In my view, the Reasons need to be read fairly and as whole and that, when read from this perspective, it is clear that the Tribunal had a consciousness of the applicant’s claim and it engaged in an active intellectual evaluation of that claim: Carrascalao v Minister for Immigration and Citizenship;[37] Minister for Immigration and Citizenship v Khadgi.[38] A finding that a Tribunal had not engaged in an active intellectual evaluation of that claim should not be lightly made.[39]
[37] (2017) 252 FCR 352, [29]-[63] (Griffiths, White and Bromich JJ).
[38] (2010) 190 FCR 248, [57] (Stone, Foster and Nicholas JJ).
[39] Carrascalao, supra (2017) 252 FCR 352, [38]
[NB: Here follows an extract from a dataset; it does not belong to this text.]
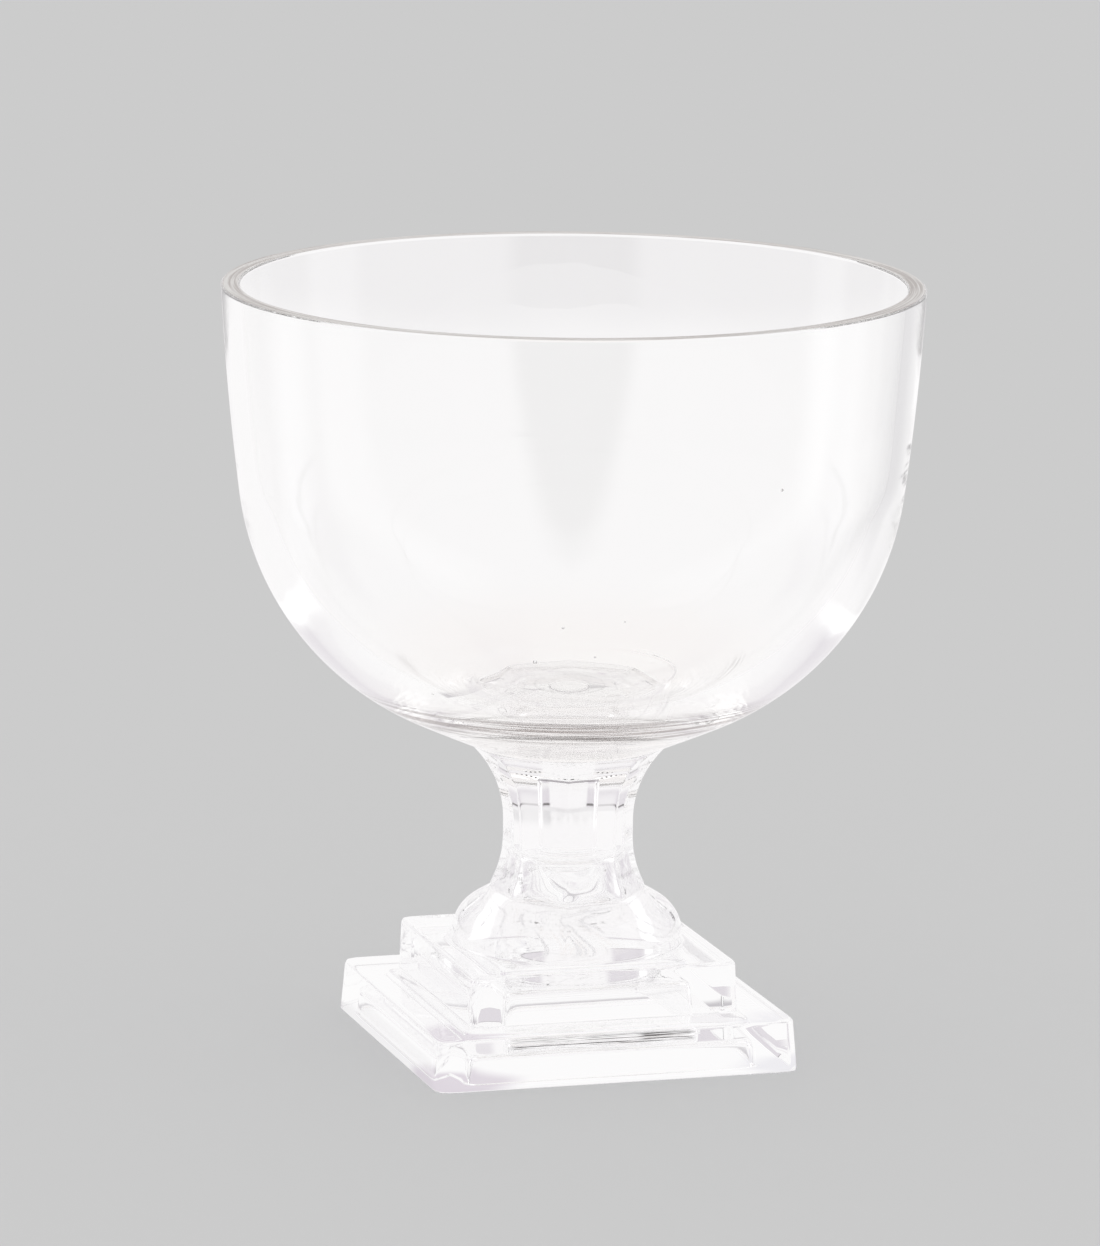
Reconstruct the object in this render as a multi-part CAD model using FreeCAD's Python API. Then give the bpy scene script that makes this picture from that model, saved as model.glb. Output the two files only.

In particular, I am satisfied that the Tribunal was fully conscious of the applicant’s claim that the threat posed by Daesh was emergent and would increase in the future. The Tribunal considered that evidence and reached a view which I consider was open on the material before it.
The Tribunal proceeded to consider the risk of both sectarian and non-sectarian violence in the FATA region and accepted that there was some risk to the applicant but concluded that that risk, on the whole of the evidence, was remote: [89]. The Reasons do not support a conclusion that the Tribunal failed to understand or undertake a forward-looking assessment of the nature of the threat posed by Daesh and what impact this had upon an evaluation of the risk of persecution. In my opinion, it did so in accordance with settled principle.
Ground 2 is rejected.
Conclusion
Despite the careful and considered submissions of counsel for the applicant I am not satisfied that the Tribunal’s decision is attended by error and thus error of a kind which is jurisdictional as may attract an entitlement to relief. The application must be dismissed.
I certify that the preceding eighty-two (82) paragraphs are a true copy of the reasons for judgment of Judge A Kelly
Date: 18 December 2018
[29]Citing Chan Yee Kin v Minister for Immigration and Ethnic Affairs (1989) 169 CLR 379 at 39, 432; Minister for Immigration and Ethnic Affairs v Guo (1997) 191 CLR 559 at 571-573.